MARTIN BUNZL: Well, I think appearances can be misleading. As the appellants, the defendants were given every opportunity to state their case. And the Court was very willing to probe different avenues of attack in an atmosphere that was strikingly relaxed when compared to a trial court. But remember, they were just collecting arguments here. Now they'll go to consider them carefully, and it will be two and a half months before they hand down the decision.
BOB POTTER: The treaty was one line of attack used by the defense. What about the other one?
MARTIN BUNZL: Well, the other involved Doug Durham. Doug Durham was a paid FBI informer who was assigned to infiltrate AIM. The defense contended today that he had infiltrated the camps of the persons convicted in these cases and that the conviction should be overturned on the basis of government misconduct.
There were two issues here. By everyone's admission, Durham had been close to the defense here in Saint Paul. He was the chief of security for AIM, helped run the defense office, and made frequent trips to Attorney Ken Tilson's office.
In the original case, Judge Urbom ruled that there was no evidence that Durham had transmitted defense strategy to the government. Even though the trials of these people took place in Lincoln, and Durham was here in Saint Paul, the defense argued that Durham invaded their camp by being in Tilson's office because Tilson's office was the center of a coordinated defense for all of the Wounded Knee cases. Files were kept there, and strategy was discussed there. Furthermore, the defense alleged direct interference by Durham in these cases.
During the trials, prosecutors and defense began negotiating dismissals of many of the Wounded Knee cases in exchange for nolo contendere pleas from a small number of the defendants. Those negotiations failed, and no one knew why. Both defense and prosecutors denied ending them.

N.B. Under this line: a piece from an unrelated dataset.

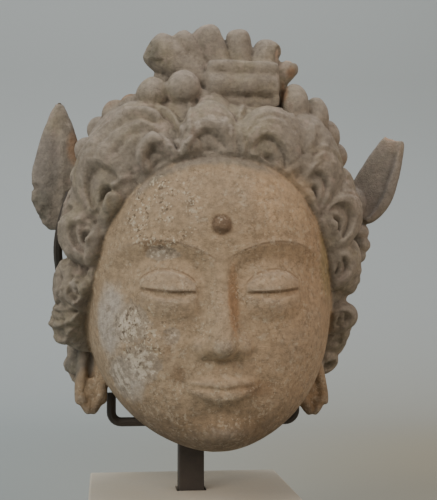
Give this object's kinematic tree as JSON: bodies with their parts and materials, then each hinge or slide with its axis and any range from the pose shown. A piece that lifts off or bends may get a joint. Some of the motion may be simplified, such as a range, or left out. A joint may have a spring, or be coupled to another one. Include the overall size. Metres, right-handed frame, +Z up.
{
  "type": "stucco bodhisattva head on a display mount",
  "caption": "Life-size stucco head with curled locks, fan topknot, bead wreath and leaf ornaments, held on a square steel post set in a low block.",
  "frame": {"origin": "middle of the block's underside, on the surface it stands on", "axes": "+Z up, the face looks along -Y, +X is to the viewer's right"},
  "size_m": [0.2495, 0.2001, 0.3385],
  "materials": {
    "stucco": "matte weathered stucco with traces of colour and dust",
    "blackened_steel": "blackened and waxed steel bar",
    "block_stone": "honed pale limestone"
  },
  "bodies": {
    "root": {"head": "stucco", "support_post": "blackened_steel", "jaw_cradle": "blackened_steel", "wing_arm": "blackened_steel", "plinth_block": "block_stone"}
  },
  "joints": []
}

Now, the defense claims that the FBI intervened to end the negotiations because it was angry at the prospects of the cases being dropped. This latter fact is documented in a letter from the head of the FBI to the attorney general. Today, the defense claimed that Doug Durham engineered that intervention by counseling defendants to refuse to go along with the bargain.
BOB POTTER: Rather weighty issues, are they not? Is the defense optimistic about its chances with the Appeals Court?
MARTIN BUNZL: Well, Bob, seasoned attorneys who've worked on many of the Wounded Knee cases doubt that the Court will act on the treaty issue. They think that they are more likely to duck it and that it will go up to the Supreme Court to decide if it wants to hear the case. I think, though, the defense would like the Court to rule either way on the issue rather than ducking it.
As Vine Deloria told the Court, for too many years, the government has treated Indian tribes as sovereign some of the time and as wards of the state at other times. Right now, he would like an unambiguous statement, an unambiguous ruling on what the relationship is. And this has direct implications for the situation on Pine Ridge. If they are sovereign, then the FBI ought to get off the reservation, so Vine Deloria would argue. But if they are wards of the government, then he would argue, the government ought to intervene and make a serious effort to end corruption on that reservation.
BOB POTTER: And how about the Doug Durham issue? What about the Appeals Court ruling on that?
MARTIN BUNZL: Well, I think the attorneys are a little more optimistic about that. That raises much more traditional issues, issues that come up in many other kinds of cases. And the Court was indeed very worried about the use of informers in that case. Incidentally, we were told after the press conference that Doug Durham is now on a speaking tour of Nebraska and South Dakota, being sponsored by the John Birch Society.
BOB POTTER: And a ruling in the case would be expected when?
MARTIN BUNZL: In about two and a half months.
BOB POTTER: Thank you, Martin Bunzl.